Propôs-se uma solução de compromisso, firmada entre dois participantes do certame, Ivo Mesquita e Marcio Doctors, de discutir publicamente o evento em 2008 e efetivá-lo em 2010. Era a tentativa de fazer falsas janelas para simular simetria. Houve mesmo o expediente de emendar o estrago por meio do tema: o vazio na arte.
Em 2008, para gáudio de palestrantes indiferentes ao arredor, aconteceria apenas a mesa redonda, visto não existir, segundo o parecer dos dirigentes, tempo hábil para executar o evento (despendido nas dificuldades que a diretoria teve para convencer os conselheiros a aprovar as contas da 27ª Bienal).
Como o presidente não é vitalício, ainda que o atual seja o de maior duração no posto, à exceção de Ciccillo Matarazzo, o fundador, e não podendo garantir o que acontecerá em 2010, a estratégia não funcionou a contento. Marcio Doctors, ciente de que não haveria sentido em transformar o mundo artístico num palavrório, desiste do pleito.

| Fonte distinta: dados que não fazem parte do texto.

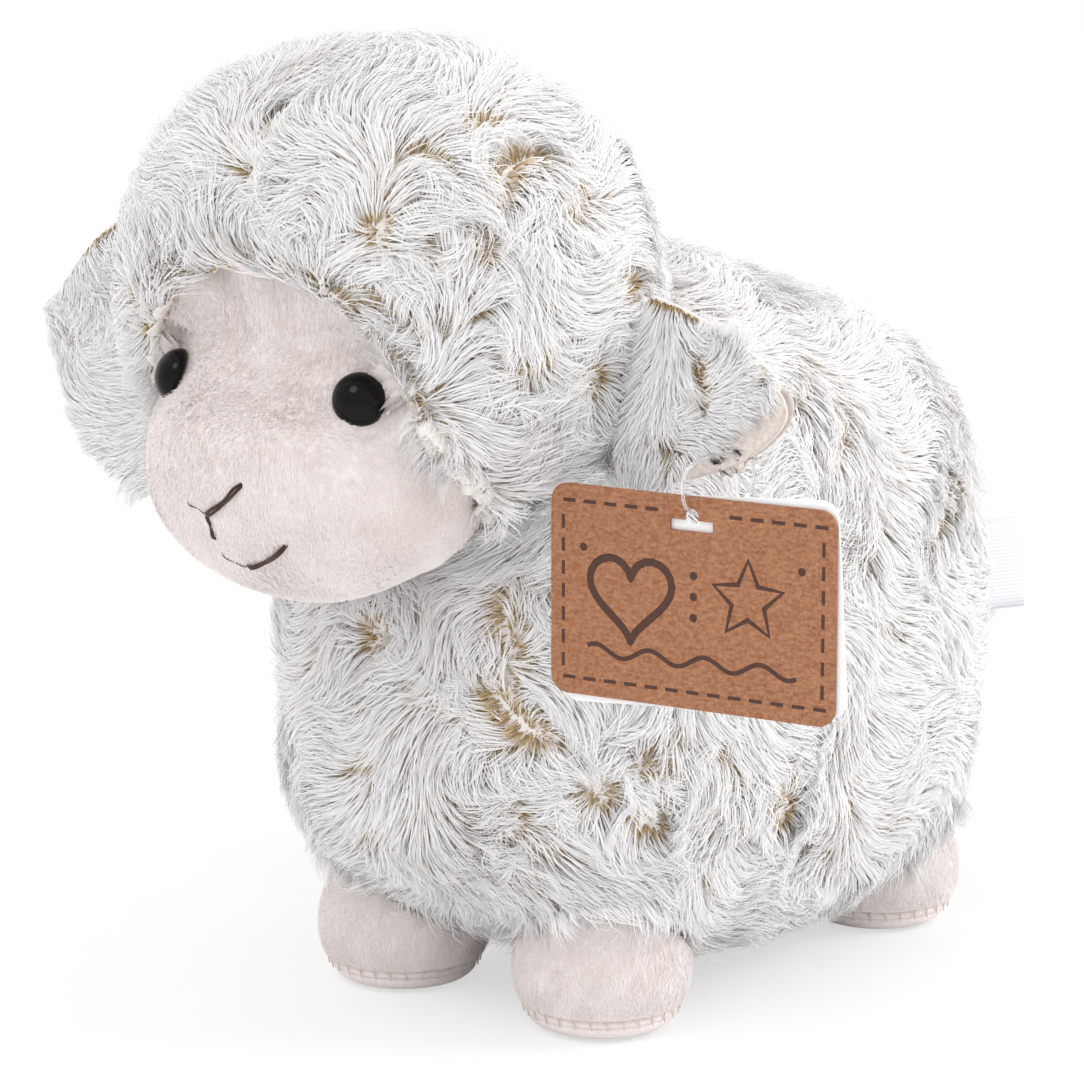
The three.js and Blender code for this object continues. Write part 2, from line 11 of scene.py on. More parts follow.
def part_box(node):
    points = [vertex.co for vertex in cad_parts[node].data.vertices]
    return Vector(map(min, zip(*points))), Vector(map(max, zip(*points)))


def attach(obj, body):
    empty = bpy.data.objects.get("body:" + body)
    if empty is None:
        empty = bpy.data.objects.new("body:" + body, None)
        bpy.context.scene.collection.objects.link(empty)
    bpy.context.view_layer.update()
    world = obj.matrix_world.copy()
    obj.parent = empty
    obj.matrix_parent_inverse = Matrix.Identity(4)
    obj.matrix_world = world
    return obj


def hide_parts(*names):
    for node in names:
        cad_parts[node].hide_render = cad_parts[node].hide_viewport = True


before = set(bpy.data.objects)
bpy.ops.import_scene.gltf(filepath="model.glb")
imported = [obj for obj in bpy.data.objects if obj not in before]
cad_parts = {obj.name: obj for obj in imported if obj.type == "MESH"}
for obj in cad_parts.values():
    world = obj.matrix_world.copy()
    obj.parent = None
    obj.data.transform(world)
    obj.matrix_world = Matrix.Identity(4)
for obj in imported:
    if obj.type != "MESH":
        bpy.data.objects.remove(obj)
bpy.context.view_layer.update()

# Camera: a long lens one metre away, round to the sheep's left and a little above its back.
# It comes first because some partings of the fur are placed by where they show in the view.
MM = 0.001
VIEW_AZIMUTH, VIEW_ELEVATION = math.radians(38.9), math.radians(11.3)
VIEW_TARGET = Vector((-25.99, -9.91, 100.8)) * MM
VIEW_DISTANCE = 1.0
VIEW_SIDE, VIEW_FOCUS = 1084, 4135  # pixels
SENSOR_WIDTH = 36
towards_camera = Vector((
    math.sin(VIEW_AZIMUTH) * math.cos(VIEW_ELEVATION),
    -math.cos(VIEW_AZIMUTH) * math.cos(VIEW_ELEVATION),
    math.sin(VIEW_ELEVATION),
))
camera_data = bpy.data.cameras.new("studio_camera")
camera_data.sensor_width = SENSOR_WIDTH
camera_data.lens = SENSOR_WIDTH * VIEW_FOCUS / VIEW_SIDE
camera = bpy.data.objects.new("studio_camera", camera_data)
camera.location = VIEW_TARGET + towards_camera * VIEW_DISTANCE
camera.rotation_euler = towards_camera.to_track_quat("Z", "Y").to_euler()
bpy.context.scene.collection.objects.link(camera)
bpy.context.scene.camera = camera
view_right, view_up, _ = camera.rotation_euler.to_matrix().transposed()


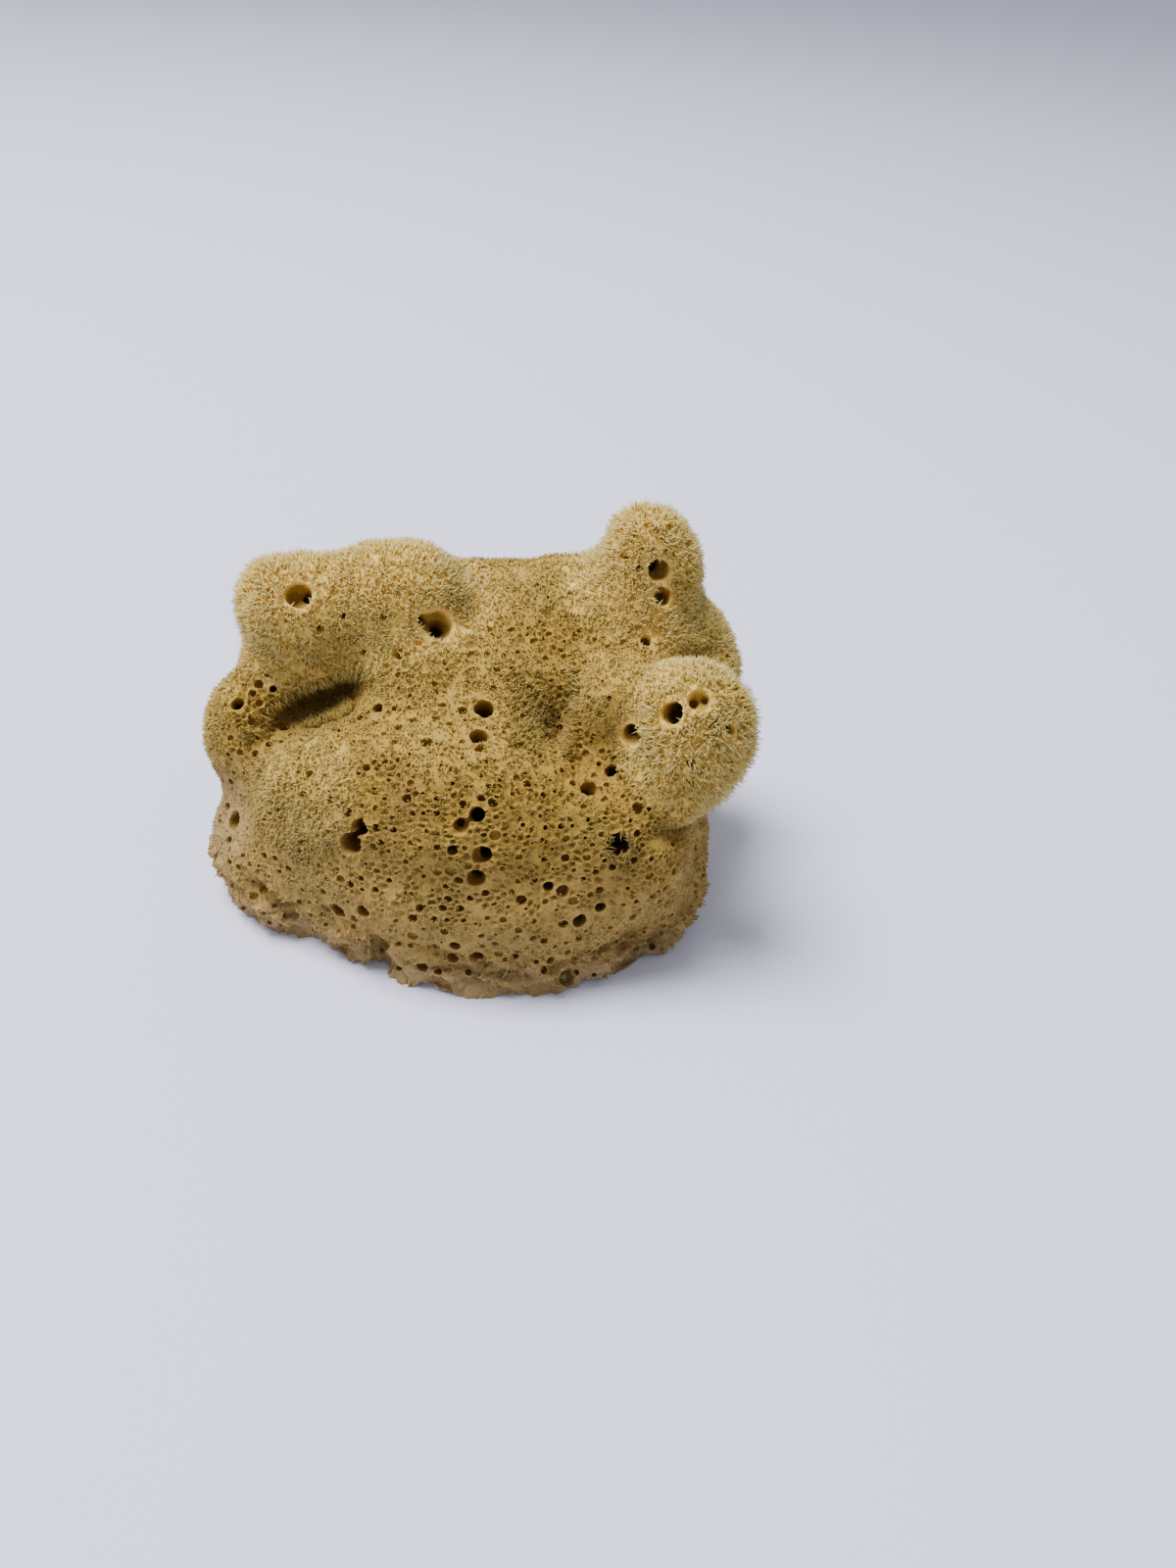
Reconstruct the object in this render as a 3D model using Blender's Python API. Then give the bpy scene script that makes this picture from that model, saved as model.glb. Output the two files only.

Ivo Mesquita, agora sozinho, aceita a incumbência de transformar a mostra em sucedâneo, algo virtual, uma "second life", substituindo formas por discursos e atualizando de maneira macabra o debate sobre a morte da arte. Promete performances, apresentação de vídeos, 40 dias de conferências, mostra de arquivo e um andar vazio.
Isso substitui a experiência estética, a visita de críticos de arte, de artistas dos países participantes, dos respectivos curadores, o posicionamento dos brasileiros diante da cena internacional, a freqüentação de galerias, ateliês, museus, coleções particulares exercida pelos que vêm conhecer ou restabelecer contato com a segunda Bienal mais conhecida do circuito?
O presidente da Bienal de 2010 terá que arcar com a quebra da periodicidade do evento, o que significa perda de verbas dos países visitantes, com o recomeço difícil. Mas 2010 está tão longe das artes quanto 2014 está próximo do futebol.


NELSON AGUILAR, 62, é professor de história da arte da Unicamp (Universidade Estadual de Campinas). Foi curador-geral da 22ª (1994) e da 23ª (1996) Bienal de São Paulo e da quarta Bienal do Mercosul (2003).